Using a clever model parameterization a basis can be composed which corresponds to just N = 3-6 non-linar parameters, making model-fitting efficient and robust.
Below, we compose a basis of 10 Gaussians which all share the same centre and ell_comps. Their sigma values are set via the relation y = a + (log10(i+1) + b), where i is the Gaussian index and a and b are free parameters.
Because a and b are free parameters (as opposed to sigma which can assume many values), we are able to compose and fit Basis objects which can capture very complex light distributions with just N = 5-10 non-linear parameters!

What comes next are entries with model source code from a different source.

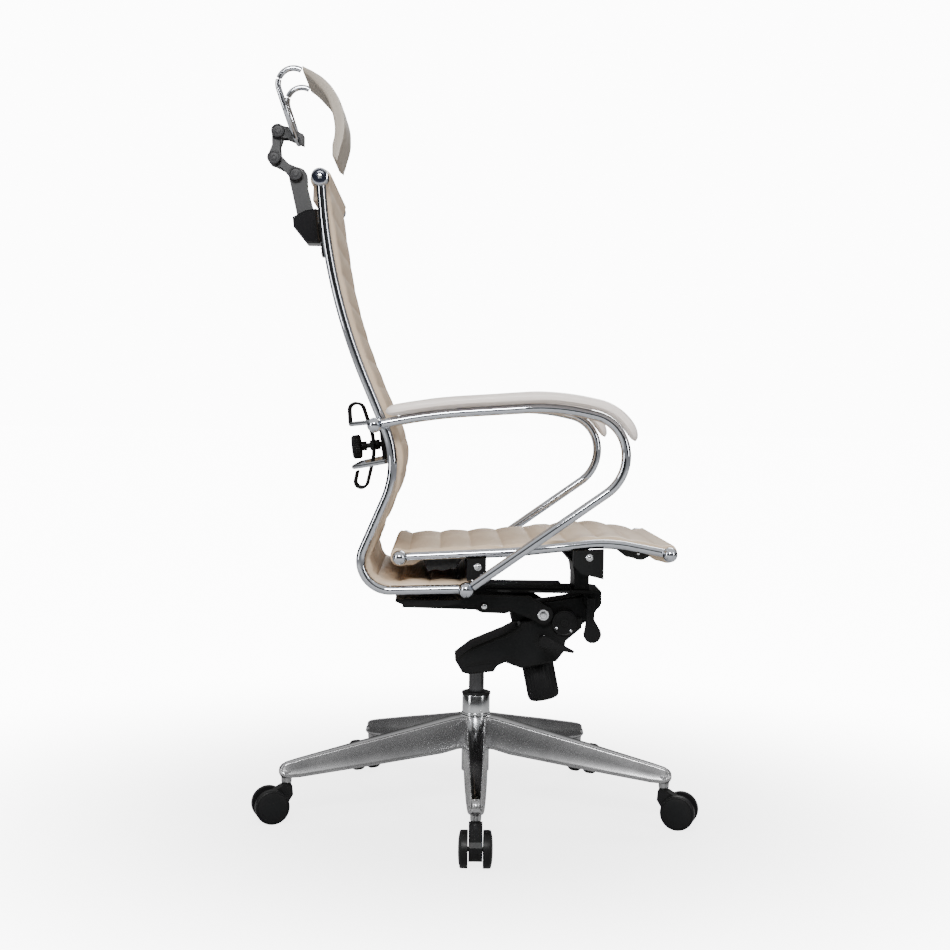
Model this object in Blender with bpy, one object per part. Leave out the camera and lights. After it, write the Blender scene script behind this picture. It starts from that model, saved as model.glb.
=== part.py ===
"""Swivel office chair with a tubular frame, a tilting mechanism and a hinged headrest.

Units are metres, +Z is up, +X is the way the sitter faces and +Y is the sitter's left.
Shapes are given from the swivel axis at floor level, and the whole chair hangs from one
empty, which puts the origin under the middle of its bounding box.
"""

import math

import bmesh
import bpy
from mathutils import Matrix, Quaternion, Vector

# ---- Driving dimensions -------------------------------------------------------------
ORIGIN_SHIFT = (0.0018, 0.0301, 0.0)
GAP = 0.0003
CHORD_ERROR = 0.0004

ARM_COUNT = 5
FIRST_ARM_DEG = -91.0
BASE_TIP_R = 0.358
CASTER_STEM_R = 0.346
CASTER_TRAIL = 0.028
WHEEL_R = 0.030
WHEEL_WIDTH = 0.0155
WHEEL_INNER_Y = 0.0120
WHEEL_SIDES = 24
AXLE_R = 0.0040
STEM_R = 0.0055
STEM_TOP = 0.094

COLUMN_R = 0.025
COLUMN_INNER_R = 0.0225
COLUMN_BOTTOM = 0.070
COLUMN_TOP = 0.209
LIFT_R = 0.014
LIFT_BOTTOM = 0.080
LIFT_TOP = 0.280

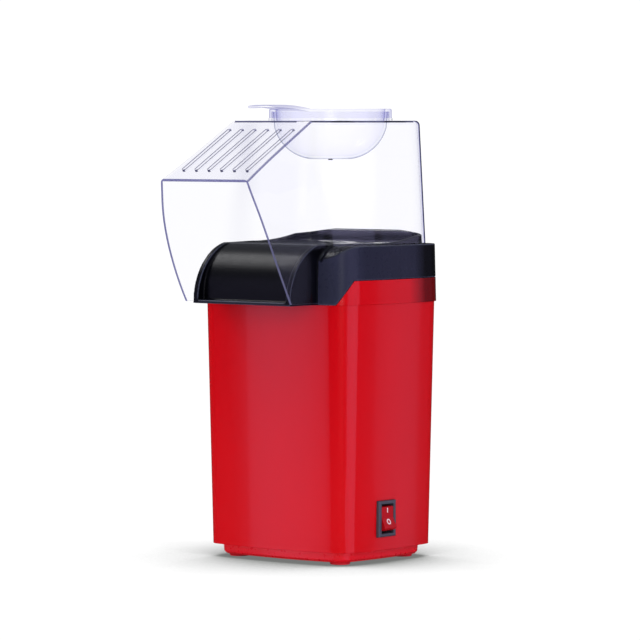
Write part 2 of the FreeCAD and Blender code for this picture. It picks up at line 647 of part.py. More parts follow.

bulge_a = af.UniformPrior(lower_limit=0.0, upper_limit=0.2)
bulge_b = af.UniformPrior(lower_limit=0.0, upper_limit=10.0)
gaussians_bulge = af.Collection(af.Model(ag.lp_linear.Gaussian) for _ in range(10))
for i, gaussian in enumerate(gaussians_bulge):
gaussian.centre = gaussians_bulge[0].centre
gaussian.ell_comps = gaussians_bulge[0].ell_comps
gaussian.sigma = bulge_a + (bulge_b * np.log10(i+1))
bulge = af.Model(
ag.lp_basis.Basis, light_profile_list=gaussians_bulge,
)
The bulge’s info
attribute describes the basis model composition:
print(bulge.info)
Below is a snippet of the model, showing that different Gaussians are in the model parameterization:
Total Free Parameters = 6
model Basis (N=6)
light_profile_list Collection (N=6)
0 Gaussian (N=6)
sigma SumPrior (N=2)
other MultiplePrior (N=1)
1 Gaussian (N=6)
sigma SumPrior (N=2)
other MultiplePrior (N=1)
2 Gaussian (N=6)
...
trimmed for conciseness
...
light_profile_list
0
centre
centre_0 GaussianPrior, mean = 0.0, sigma = 0.3
centre_1 GaussianPrior, mean = 0.0, sigma = 0.3
ell_comps
ell_comps_0 GaussianPrior, mean = 0.0, sigma = 0.3
ell_comps_1 GaussianPrior, mean = 0.0, sigma = 0.3
sigma
bulge_a UniformPrior, lower_limit = 0.0, upper_limit = 0.2
other
bulge_b UniformPrior, lower_limit = 0.0, upper_limit = 10.0
other 0.0
1
centre
centre_0 GaussianPrior, mean = 0.0, sigma = 0.3
centre_1 GaussianPrior, mean = 0.0, sigma = 0.3
ell_comps
ell_comps_0 GaussianPrior, mean = 0.0, sigma = 0.3
ell_comps_1 GaussianPrior, mean = 0.0, sigma = 0.3
sigma
bulge_a UniformPrior, lower_limit = 0.0, upper_limit = 0.2
other
bulge_b UniformPrior, lower_limit = 0.0, upper_limit = 10.0
other 0.3010299956639812
2
...
trimmed for conciseness
...
PyAutoGalaxy also supports Shapelet basis functions, which are appropriate for capturing exponential / disk-like features in a galaxy.
This is illustrated in full on the autogalaxy_workspace
in the example
script autogalaxy_workspace/scripts/imaging/modeling/advanced/shapelets.py .
PyAutoGalaxy can also apply Bayesian regularization to Basis functions, which smooths the linear light profiles (e.g. the Gaussians) in order to prevent over-fitting noise.
bulge = af.Model(
al.lp_basis.Basis, light_profile_list=gaussians_lens, regularization=al.reg.Constant
)
Wrap-Up#
Chapters 2 and 3 HowToGalaxy lecture series give a comprehensive description of modeling, including a description of what a non-linear search is and strategies to fit complex model to data in efficient and robust ways.